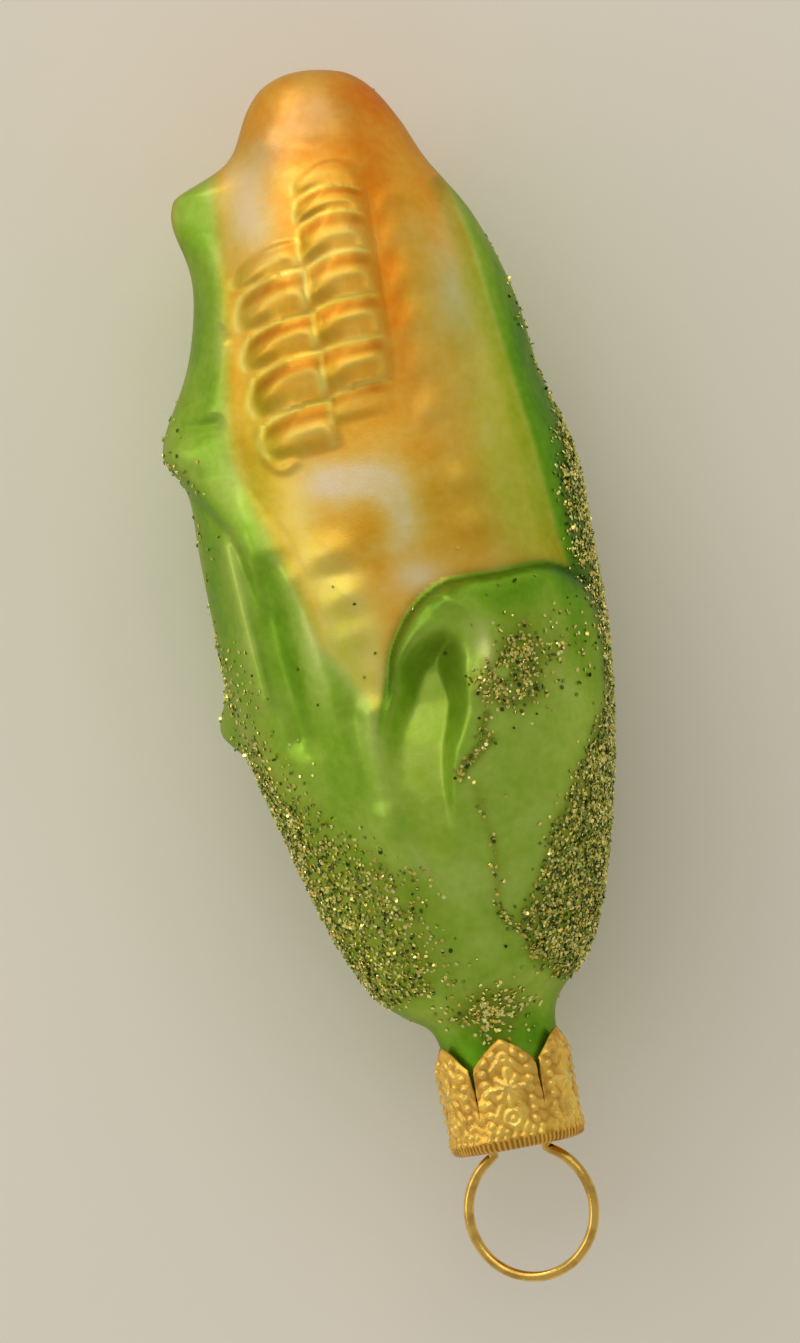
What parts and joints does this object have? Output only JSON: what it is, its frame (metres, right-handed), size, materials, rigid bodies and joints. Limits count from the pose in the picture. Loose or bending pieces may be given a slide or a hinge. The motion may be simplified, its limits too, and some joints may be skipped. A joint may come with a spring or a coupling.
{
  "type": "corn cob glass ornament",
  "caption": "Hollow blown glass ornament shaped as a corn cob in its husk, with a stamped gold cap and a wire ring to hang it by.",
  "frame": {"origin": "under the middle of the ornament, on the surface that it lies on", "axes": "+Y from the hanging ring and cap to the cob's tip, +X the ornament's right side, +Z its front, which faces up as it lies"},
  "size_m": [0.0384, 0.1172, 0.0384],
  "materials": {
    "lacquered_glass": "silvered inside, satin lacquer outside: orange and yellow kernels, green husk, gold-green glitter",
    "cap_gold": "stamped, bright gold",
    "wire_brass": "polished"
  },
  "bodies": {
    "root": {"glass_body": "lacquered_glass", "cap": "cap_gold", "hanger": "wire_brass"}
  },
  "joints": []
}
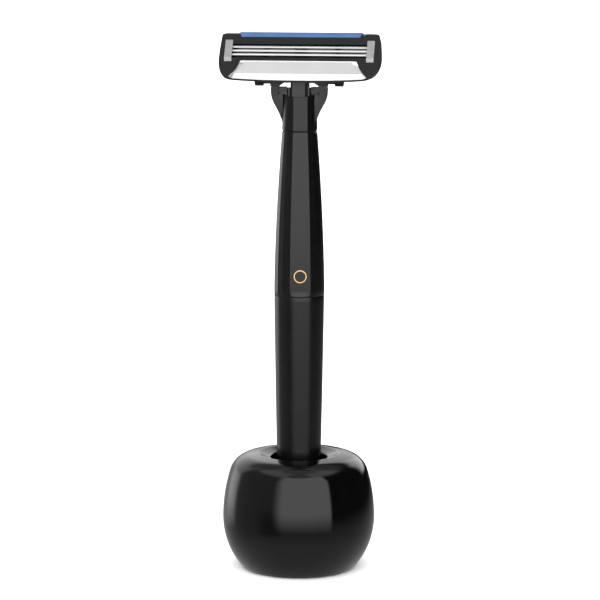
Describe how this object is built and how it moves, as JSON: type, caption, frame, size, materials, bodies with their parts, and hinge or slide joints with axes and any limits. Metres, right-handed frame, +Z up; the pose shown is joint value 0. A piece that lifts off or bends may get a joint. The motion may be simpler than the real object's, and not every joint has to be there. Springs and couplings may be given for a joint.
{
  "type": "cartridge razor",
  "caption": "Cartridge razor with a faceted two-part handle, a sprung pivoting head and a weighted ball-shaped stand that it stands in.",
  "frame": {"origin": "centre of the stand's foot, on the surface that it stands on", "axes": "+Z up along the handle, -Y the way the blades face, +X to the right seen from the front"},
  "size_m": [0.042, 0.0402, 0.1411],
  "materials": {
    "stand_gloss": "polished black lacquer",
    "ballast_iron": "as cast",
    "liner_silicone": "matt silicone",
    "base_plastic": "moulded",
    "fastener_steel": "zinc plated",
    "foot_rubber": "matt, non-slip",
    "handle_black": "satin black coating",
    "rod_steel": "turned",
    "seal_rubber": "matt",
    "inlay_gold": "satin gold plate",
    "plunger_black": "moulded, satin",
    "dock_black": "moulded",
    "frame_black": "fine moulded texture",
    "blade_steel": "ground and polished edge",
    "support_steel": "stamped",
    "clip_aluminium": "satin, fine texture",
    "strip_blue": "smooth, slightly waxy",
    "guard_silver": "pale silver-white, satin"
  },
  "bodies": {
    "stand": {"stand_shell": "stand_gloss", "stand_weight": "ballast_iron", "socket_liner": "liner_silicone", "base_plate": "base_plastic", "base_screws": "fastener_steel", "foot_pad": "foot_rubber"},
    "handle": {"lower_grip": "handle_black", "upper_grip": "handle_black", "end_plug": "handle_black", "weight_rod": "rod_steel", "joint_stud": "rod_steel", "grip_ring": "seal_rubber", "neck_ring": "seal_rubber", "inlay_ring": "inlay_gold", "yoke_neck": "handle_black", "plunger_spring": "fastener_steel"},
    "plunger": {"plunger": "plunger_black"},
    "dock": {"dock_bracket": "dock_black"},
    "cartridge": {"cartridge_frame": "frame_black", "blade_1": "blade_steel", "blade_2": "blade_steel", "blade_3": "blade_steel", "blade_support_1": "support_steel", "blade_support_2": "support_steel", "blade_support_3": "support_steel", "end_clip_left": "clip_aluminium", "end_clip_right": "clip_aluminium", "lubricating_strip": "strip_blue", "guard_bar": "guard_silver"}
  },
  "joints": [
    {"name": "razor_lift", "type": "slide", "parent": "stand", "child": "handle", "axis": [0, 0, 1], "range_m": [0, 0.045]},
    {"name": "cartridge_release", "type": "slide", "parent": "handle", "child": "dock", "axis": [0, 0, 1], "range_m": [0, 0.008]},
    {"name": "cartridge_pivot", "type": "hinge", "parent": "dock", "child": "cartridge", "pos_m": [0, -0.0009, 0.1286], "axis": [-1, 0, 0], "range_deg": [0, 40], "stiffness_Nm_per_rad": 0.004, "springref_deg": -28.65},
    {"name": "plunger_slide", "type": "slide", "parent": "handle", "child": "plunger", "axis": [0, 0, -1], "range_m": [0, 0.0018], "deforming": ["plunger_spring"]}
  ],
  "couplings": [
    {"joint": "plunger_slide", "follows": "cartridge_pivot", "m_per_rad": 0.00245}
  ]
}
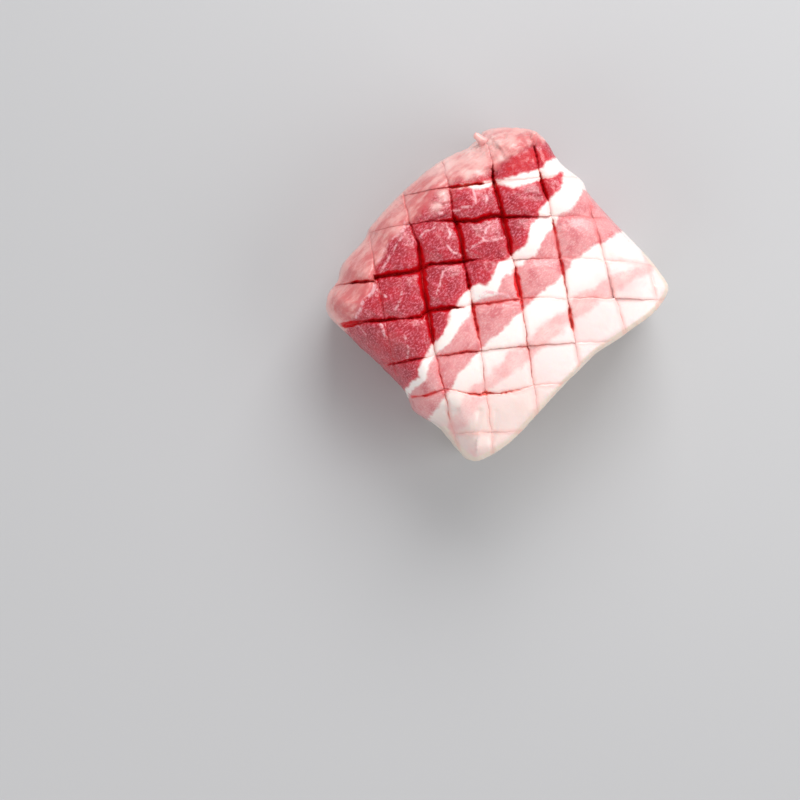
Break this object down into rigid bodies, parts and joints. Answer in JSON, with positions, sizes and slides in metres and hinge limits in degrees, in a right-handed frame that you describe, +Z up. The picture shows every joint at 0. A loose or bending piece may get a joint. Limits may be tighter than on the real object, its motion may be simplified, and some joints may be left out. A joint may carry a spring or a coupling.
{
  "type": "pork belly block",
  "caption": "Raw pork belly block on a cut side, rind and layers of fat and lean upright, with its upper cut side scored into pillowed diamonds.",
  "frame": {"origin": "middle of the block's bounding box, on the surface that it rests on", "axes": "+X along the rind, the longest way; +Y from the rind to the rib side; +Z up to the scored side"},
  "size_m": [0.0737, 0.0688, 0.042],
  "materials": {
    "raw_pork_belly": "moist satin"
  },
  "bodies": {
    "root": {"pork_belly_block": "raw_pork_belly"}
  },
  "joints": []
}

Goal: All of the entries above need to be reproduced exactly.

Reply to the task:
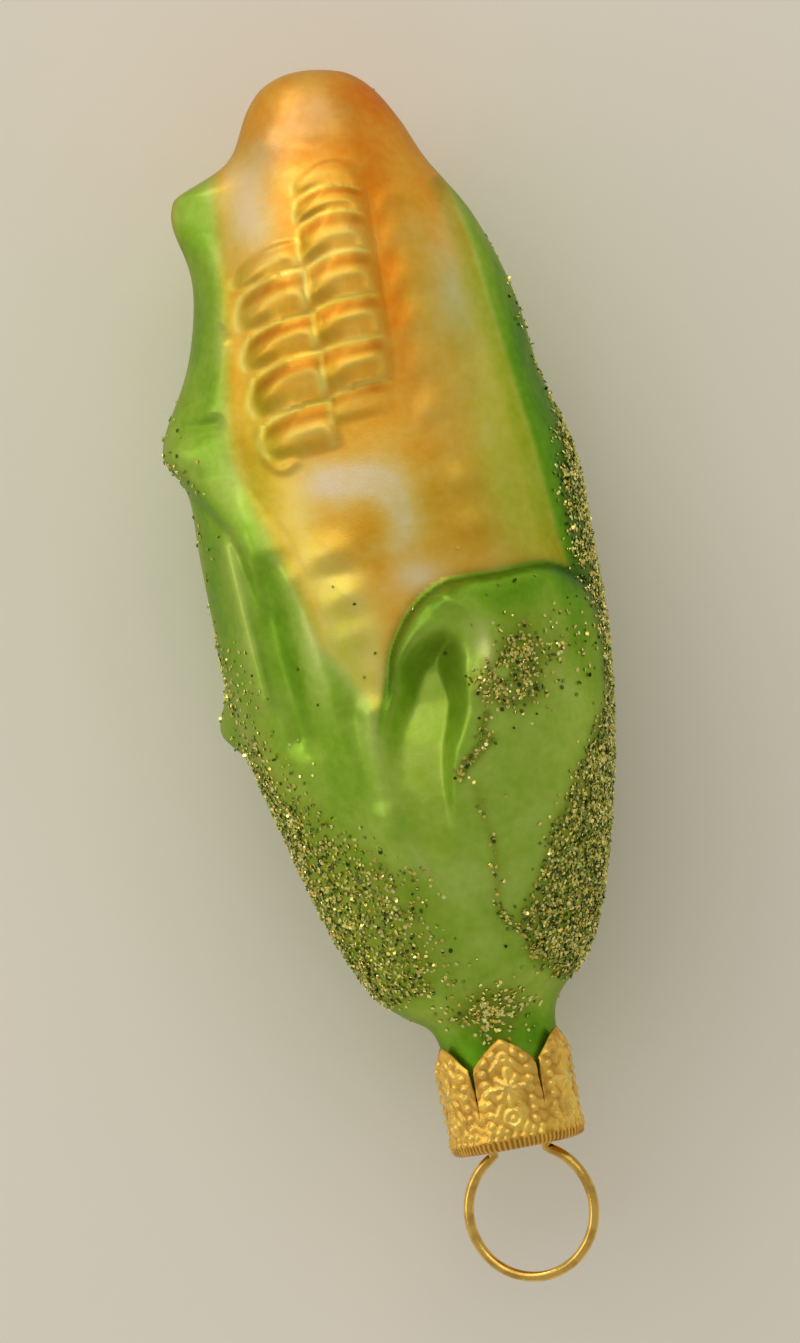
What parts and joints does this object have? Output only JSON: what it is, its frame (metres, right-handed), size, materials, rigid bodies and joints. Limits count from the pose in the picture. Loose or bending pieces may be given a slide or a hinge. The motion may be simplified, its limits too, and some joints may be skipped. A joint may come with a spring or a coupling.
{
  "type": "corn cob glass ornament",
  "caption": "Hollow blown glass ornament shaped as a corn cob in its husk, with a stamped gold cap and a wire ring to hang it by.",
  "frame": {"origin": "under the middle of the ornament, on the surface that it lies on", "axes": "+Y from the hanging ring and cap to the cob's tip, +X the ornament's right side, +Z its front, which faces up as it lies"},
  "size_m": [0.0384, 0.1172, 0.0384],
  "materials": {
    "lacquered_glass": "silvered inside, satin lacquer outside: orange and yellow kernels, green husk, gold-green glitter",
    "cap_gold": "stamped, bright gold",
    "wire_brass": "polished"
  },
  "bodies": {
    "root": {"glass_body": "lacquered_glass", "cap": "cap_gold", "hanger": "wire_brass"}
  },
  "joints": []
}
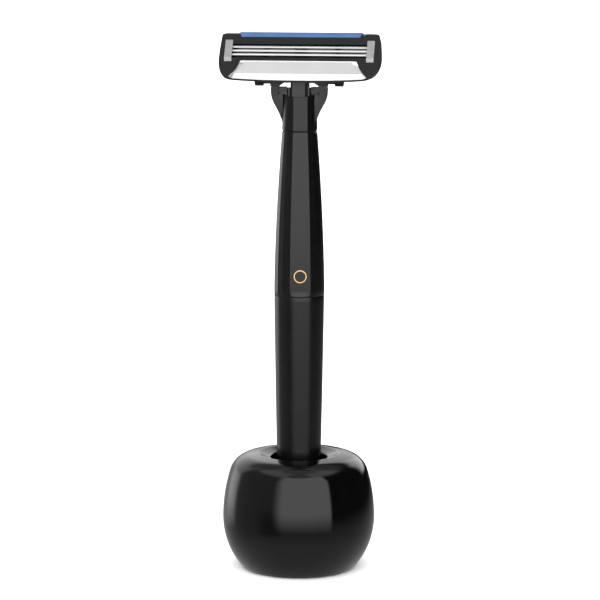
Describe how this object is built and how it moves, as JSON: type, caption, frame, size, materials, bodies with their parts, and hinge or slide joints with axes and any limits. Metres, right-handed frame, +Z up; the pose shown is joint value 0. A piece that lifts off or bends may get a joint. The motion may be simpler than the real object's, and not every joint has to be there. Springs and couplings may be given for a joint.
{
  "type": "cartridge razor",
  "caption": "Cartridge razor with a faceted two-part handle, a sprung pivoting head and a weighted ball-shaped stand that it stands in.",
  "frame": {"origin": "centre of the stand's foot, on the surface that it stands on", "axes": "+Z up along the handle, -Y the way the blades face, +X to the right seen from the front"},
  "size_m": [0.042, 0.0402, 0.1411],
  "materials": {
    "stand_gloss": "polished black lacquer",
    "ballast_iron": "as cast",
    "liner_silicone": "matt silicone",
    "base_plastic": "moulded",
    "fastener_steel": "zinc plated",
    "foot_rubber": "matt, non-slip",
    "handle_black": "satin black coating",
    "rod_steel": "turned",
    "seal_rubber": "matt",
    "inlay_gold": "satin gold plate",
    "plunger_black": "moulded, satin",
    "dock_black": "moulded",
    "frame_black": "fine moulded texture",
    "blade_steel": "ground and polished edge",
    "support_steel": "stamped",
    "clip_aluminium": "satin, fine texture",
    "strip_blue": "smooth, slightly waxy",
    "guard_silver": "pale silver-white, satin"
  },
  "bodies": {
    "stand": {"stand_shell": "stand_gloss", "stand_weight": "ballast_iron", "socket_liner": "liner_silicone", "base_plate": "base_plastic", "base_screws": "fastener_steel", "foot_pad": "foot_rubber"},
    "handle": {"lower_grip": "handle_black", "upper_grip": "handle_black", "end_plug": "handle_black", "weight_rod": "rod_steel", "joint_stud": "rod_steel", "grip_ring": "seal_rubber", "neck_ring": "seal_rubber", "inlay_ring": "inlay_gold", "yoke_neck": "handle_black", "plunger_spring": "fastener_steel"},
    "plunger": {"plunger": "plunger_black"},
    "dock": {"dock_bracket": "dock_black"},
    "cartridge": {"cartridge_frame": "frame_black", "blade_1": "blade_steel", "blade_2": "blade_steel", "blade_3": "blade_steel", "blade_support_1": "support_steel", "blade_support_2": "support_steel", "blade_support_3": "support_steel", "end_clip_left": "clip_aluminium", "end_clip_right": "clip_aluminium", "lubricating_strip": "strip_blue", "guard_bar": "guard_silver"}
  },
  "joints": [
    {"name": "razor_lift", "type": "slide", "parent": "stand", "child": "handle", "axis": [0, 0, 1], "range_m": [0, 0.045]},
    {"name": "cartridge_release", "type": "slide", "parent": "handle", "child": "dock", "axis": [0, 0, 1], "range_m": [0, 0.008]},
    {"name": "cartridge_pivot", "type": "hinge", "parent": "dock", "child": "cartridge", "pos_m": [0, -0.0009, 0.1286], "axis": [-1, 0, 0], "range_deg": [0, 40], "stiffness_Nm_per_rad": 0.004, "springref_deg": -28.65},
    {"name": "plunger_slide", "type": "slide", "parent": "handle", "child": "plunger", "axis": [0, 0, -1], "range_m": [0, 0.0018], "deforming": ["plunger_spring"]}
  ],
  "couplings": [
    {"joint": "plunger_slide", "follows": "cartridge_pivot", "m_per_rad": 0.00245}
  ]
}
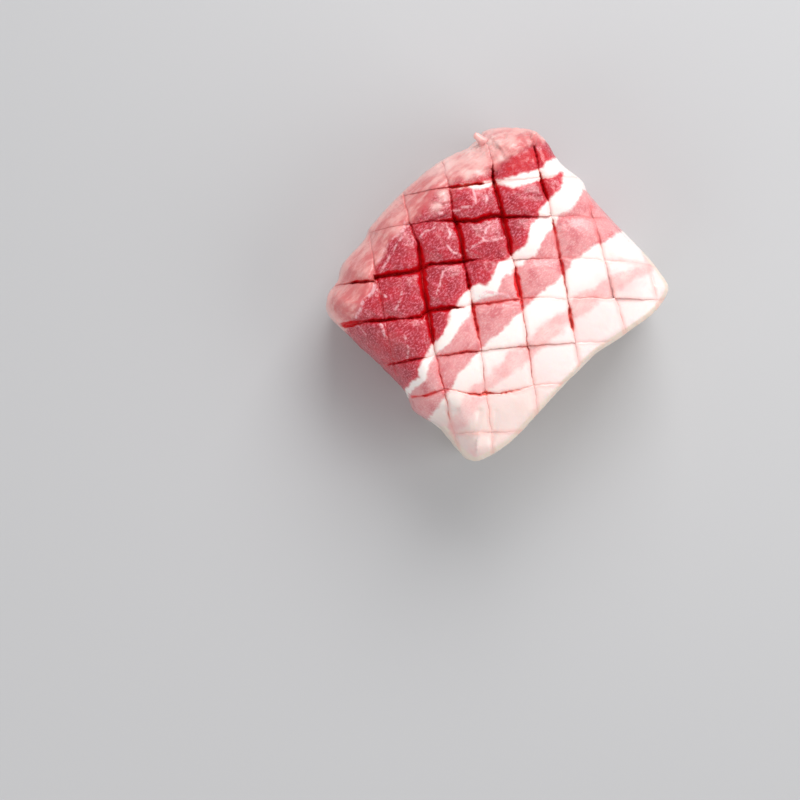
Break this object down into rigid bodies, parts and joints. Answer in JSON, with positions, sizes and slides in metres and hinge limits in degrees, in a right-handed frame that you describe, +Z up. The picture shows every joint at 0. A loose or bending piece may get a joint. Limits may be tighter than on the real object, its motion may be simplified, and some joints may be left out. A joint may carry a spring or a coupling.
{
  "type": "pork belly block",
  "caption": "Raw pork belly block on a cut side, rind and layers of fat and lean upright, with its upper cut side scored into pillowed diamonds.",
  "frame": {"origin": "middle of the block's bounding box, on the surface that it rests on", "axes": "+X along the rind, the longest way; +Y from the rind to the rib side; +Z up to the scored side"},
  "size_m": [0.0737, 0.0688, 0.042],
  "materials": {
    "raw_pork_belly": "moist satin"
  },
  "bodies": {
    "root": {"pork_belly_block": "raw_pork_belly"}
  },
  "joints": []
}